No matter their size, we understand that small businesses need to take proactive steps to protect their assets from cyber criminals. Here are five tips to doing just this.
Awareness starts with a conversation
As we know from the recent attacks in the UK, the constant threat we face every day is the possibility of an attack by cyber criminals. The changing nature of today’s workforce means people are now expected to be more productive on the move – accessing files from outside the office – and BYOD has led to more data-producing devices accessing the network. All this amplifies the risk of cyber crime.

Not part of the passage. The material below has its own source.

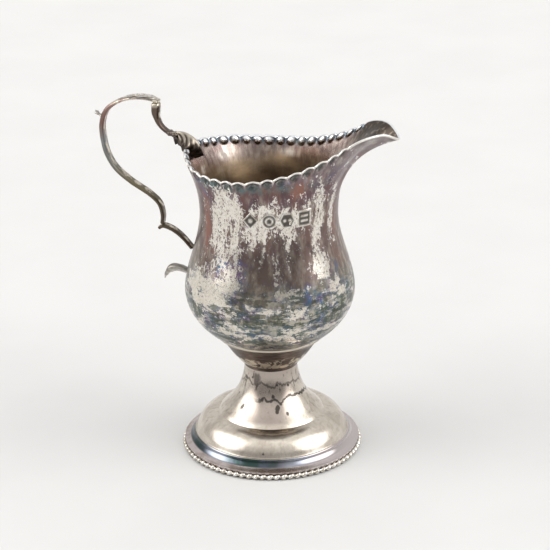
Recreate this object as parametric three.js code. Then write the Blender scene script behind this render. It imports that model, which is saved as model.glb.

To encourage proactivity, SMEs should establish workshops to discuss how they manage and secure their data, what their environment consists of and how they thinking about cyber security within their practice area. To quickly show weaknesses in systems and gaps in knowledge, having conversations about what they consider as critical data and what makes up good password practices is an effective place to start.
Embrace the cloud
By 2020, the number of internet-connected things is predicted to reach over 50 billion devices. Right now, most Internet of Things (IoT) smart devices aren’t in your home or on your phone, they are in factories, businesses and healthcare. But what does this mean for SMEs? Consider each device as a doorway into your company’s network. The more devices that are bought and used in the workplace, the more opportunities and ‘doorways’ open to malicious attackers.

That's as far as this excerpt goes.